- **Work to complete**
Repeat each line of the material exactly.

- **Dataset content**
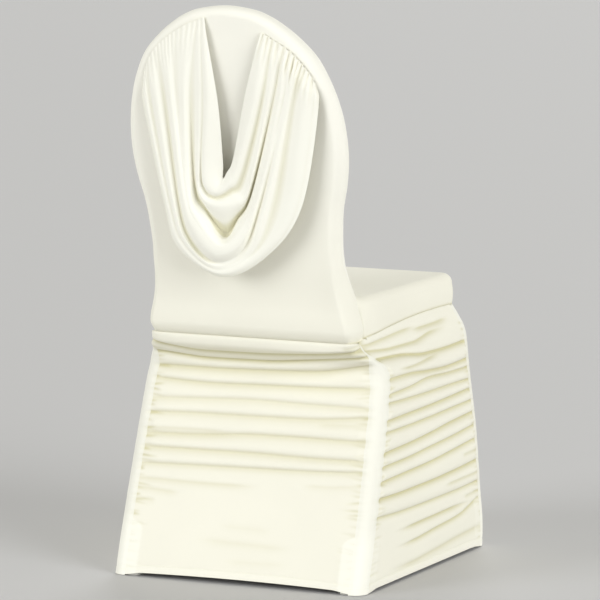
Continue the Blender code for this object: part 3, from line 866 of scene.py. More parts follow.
FRONT_CREASES = (
    Crease(0, 1, (389, 386, 391), 2.4),
    Crease(0, 1, (368, 364, 366), 3.6),
    Crease(0, 1, (343, 347, 342), 3.4),
    Crease(0, 1, (321, 318, 324), 3.2),
    Crease(0, 1, (294, 297, 299), 3.6),
    Crease(0, 1, (272, 268, 274), 2.8),
    Crease(0, 1, (249, 251, 246), 3.2),
    Crease(0, 1, (222, 218, 224), 2.8),
    Crease(0, 1, (197, 199, 195), 2.8),
    Crease(0, 1, (171, 168, 174), 2.4),
    Crease(0, 0.62, (148, 150, 147), 2.0),
    Crease(0.44, 1, (139, 142, 146), 1.8),
    Crease(0, 0.5, (119, 117), 1.6),
    Crease(0.66, 1, (117, 121), 1.6),
    Crease(0.3, 0.8, (92, 90, 91), 0.7, 6, 9),
    Crease(0, 0.25, (90, 87), 1.2),
)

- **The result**
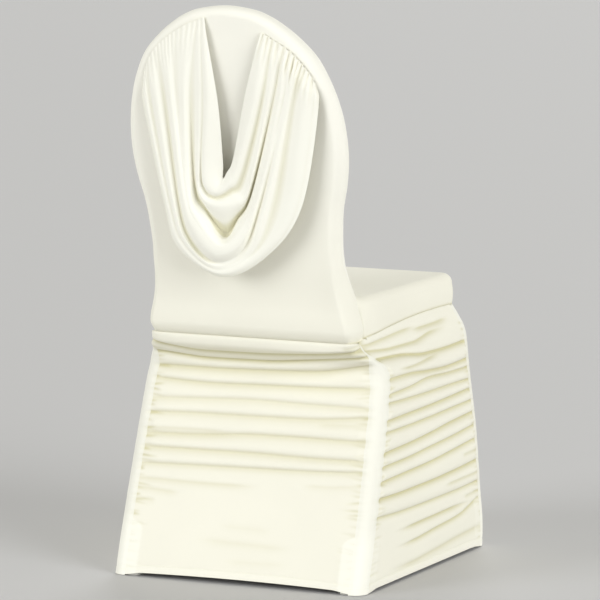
Continue the Blender code for this object: part 3, from line 866 of scene.py. More parts follow.
FRONT_CREASES = (
    Crease(0, 1, (389, 386, 391), 2.4),
    Crease(0, 1, (368, 364, 366), 3.6),
    Crease(0, 1, (343, 347, 342), 3.4),
    Crease(0, 1, (321, 318, 324), 3.2),
    Crease(0, 1, (294, 297, 299), 3.6),
    Crease(0, 1, (272, 268, 274), 2.8),
    Crease(0, 1, (249, 251, 246), 3.2),
    Crease(0, 1, (222, 218, 224), 2.8),
    Crease(0, 1, (197, 199, 195), 2.8),
    Crease(0, 1, (171, 168, 174), 2.4),
    Crease(0, 0.62, (148, 150, 147), 2.0),
    Crease(0.44, 1, (139, 142, 146), 1.8),
    Crease(0, 0.5, (119, 117), 1.6),
    Crease(0.66, 1, (117, 121), 1.6),
    Crease(0.3, 0.8, (92, 90, 91), 0.7, 6, 9),
    Crease(0, 0.25, (90, 87), 1.2),
)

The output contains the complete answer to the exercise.